Fifteen minutes . . . poverty, desperation, and survival. It surrounded us. But, for a moment, we were too distracted by childhood bliss in the middle of this desperation. As we approached, little girls grabbed our hands, forming long lines, and drilling us with questions. What is your name? How are you? How old are you? We asked them the same questions, and they answered us readily, many with the cookie-cutter responses they had learned in their classes. I held a “Jena” both on my left and on my right. A few feet away another “Jena” clung to the hand of another team member. One girl responded that she was twenty-four. I never knew someone as tall as my waist could be twenty-four. At the time, their confusion didn’t matter, the only thing that mattered was the clarity with which I began to see their hearts, letting them penetrate to my soul, and impact me for a lifetime. “Do you speak Khmer?” one of them asked. Before I could answer, another girl told her, “No. They speak En-ga-lish.” Without missing a beat, as if they had been cued, all of the little girls in my line of clasped hands broke out into a perfected rendition of “If you’re happy and you know it.” Then, more joined in, as if the joy-filled chorus were contagious. I held the hand of Cambodia’s future. They sang about being happy as they led us to the smoky mountain of garbage, a place of desolation. They were too familiar with this scene. And yet, they found hope. They were hope.

The few families I thought I would see picking through the trash turned into countless people. We didn’t know what to expect. We never could have known what to expect. I stood there wishing that the things I saw were not a reality, and yet there they were, staring me in the face. Individuals scattered across the smoldering garbage, which they depended on for their very life. Here fathers, mothers, and children sorted through the trash–some of it in shambles, some already burning, and some fresh off of a new load from one for the many trucks that plummeted through the narrow pathway that divided the two mountains of trash. A few feet further and I would be ambushed.

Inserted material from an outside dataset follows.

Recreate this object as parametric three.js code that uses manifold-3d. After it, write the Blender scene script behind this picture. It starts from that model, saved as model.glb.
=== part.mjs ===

We began to hand out what we brought: the shoes, the snacks, the water. I passed them out one-by-one to the gloved hands and masked faces, who spoke desperation through their eyes. Then it happened, I was engulfed. I don’t know how many people surrounded me in that moment. I held the bag of food close to my chest, hoping to serve as many as possible, letting eager hands take whatever was left. It was one of the most overwhelming yet purpose-filled moments of my life. They mobbed us. I didn’t care. Some did. They thought the people were ungrateful. I thought that they had nothing and this was life to them. The small, packaged, consumable, prosperity that passed from my hand to that of a Cambodian working on a pile of garbage began to make me sick. Everything I have is so accessible, ready-made and convenient. Yet here were hundreds whose job description consisted of sorting through other people’s garbage. More than the smell, the flies, or the trash, it made me sick.

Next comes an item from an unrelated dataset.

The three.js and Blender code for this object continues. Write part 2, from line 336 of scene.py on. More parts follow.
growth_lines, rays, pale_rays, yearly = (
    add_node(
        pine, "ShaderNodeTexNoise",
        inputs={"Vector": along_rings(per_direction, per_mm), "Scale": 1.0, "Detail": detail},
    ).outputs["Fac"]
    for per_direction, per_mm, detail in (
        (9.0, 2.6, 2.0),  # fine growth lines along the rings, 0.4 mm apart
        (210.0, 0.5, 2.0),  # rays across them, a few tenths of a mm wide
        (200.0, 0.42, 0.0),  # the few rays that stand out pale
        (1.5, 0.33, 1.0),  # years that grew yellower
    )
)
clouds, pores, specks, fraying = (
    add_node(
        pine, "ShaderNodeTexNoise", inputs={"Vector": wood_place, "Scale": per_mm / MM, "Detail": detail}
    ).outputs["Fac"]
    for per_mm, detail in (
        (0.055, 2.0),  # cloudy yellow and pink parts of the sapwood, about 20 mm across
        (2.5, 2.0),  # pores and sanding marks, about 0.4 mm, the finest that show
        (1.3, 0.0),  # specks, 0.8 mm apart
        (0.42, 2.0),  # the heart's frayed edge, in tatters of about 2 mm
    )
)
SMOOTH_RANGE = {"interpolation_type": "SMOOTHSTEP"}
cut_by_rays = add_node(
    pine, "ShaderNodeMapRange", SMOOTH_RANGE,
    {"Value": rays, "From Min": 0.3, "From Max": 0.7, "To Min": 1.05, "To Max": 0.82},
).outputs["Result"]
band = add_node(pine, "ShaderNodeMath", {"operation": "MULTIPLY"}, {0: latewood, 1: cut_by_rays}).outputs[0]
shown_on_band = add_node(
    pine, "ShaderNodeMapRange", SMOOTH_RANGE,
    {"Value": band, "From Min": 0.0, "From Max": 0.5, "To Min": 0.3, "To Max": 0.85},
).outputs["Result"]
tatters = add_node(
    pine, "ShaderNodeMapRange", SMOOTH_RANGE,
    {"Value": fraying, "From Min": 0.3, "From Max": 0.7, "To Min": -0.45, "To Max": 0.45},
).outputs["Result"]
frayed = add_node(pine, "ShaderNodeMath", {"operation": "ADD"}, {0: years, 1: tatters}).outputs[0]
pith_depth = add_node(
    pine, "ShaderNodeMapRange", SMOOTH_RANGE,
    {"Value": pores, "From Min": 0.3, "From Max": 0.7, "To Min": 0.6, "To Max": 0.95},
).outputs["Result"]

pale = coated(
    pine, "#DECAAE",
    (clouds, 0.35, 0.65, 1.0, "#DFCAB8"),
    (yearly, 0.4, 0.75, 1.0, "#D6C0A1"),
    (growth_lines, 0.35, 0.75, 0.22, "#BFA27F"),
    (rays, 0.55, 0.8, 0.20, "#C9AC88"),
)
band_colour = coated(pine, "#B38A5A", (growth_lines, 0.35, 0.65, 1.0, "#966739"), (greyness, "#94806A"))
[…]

This hit home even more as we walked a few miles off, back into the alleyways where many of these people lived everyday of their lives in small huts, made from what could be found. These huts were the size of any American bathroom, elevated on small stilts to protect them from flooding. Here little boys ran over the dirt-clotted-trash pathway in bare feet, oblivious to any condition other than their quest for childhood joy. This was it. This was life for them. All my life I have been a consumer, from the time I lost my tooth and negotiated with the Tooth Fairy, disguised as my Mother, hinting, “I am saving up for a swing set.” Yet, here I was looking into the faces of children who may have their daily life revolutionized by a single pair of shoes so they would not cut their feet on glass or a hypodermic needle.

I stood there pained, when, at the impulse of me reaching for my bag, an aged Cambodian woman looked at me in the eyes with deep desperation and a cup made from her hands. I stood there changed as I saw a mother pull her son out of the path of an agenda-driven garbage truck that had no concern for human life. The boy held his pack of crackers proudly. His mother smiled when he showed her. She smiled a big smiled. They were gold to him. They were hope to her. I stood there enraged by the man I saw strolling through, documenting disparity. He casually snapped pictures on his point-and-shoot, as if this wasn’t tangible or as if it were a tourist attraction. His tight blue jeans, and crisp white button up shirt screamed prosperity, and he was waving it in their faces. “Who’s that guy?” I asked indignantly. “Westerner,” was the one word response. Westerner. This was a title I shared. But I was changing; gaining perspective; and shedding cultural deception, discarding it like the rubbish all around me. Now, it is clearer to me than ever before: if I live my life for the sake of the American dream, I will be asleep to reality.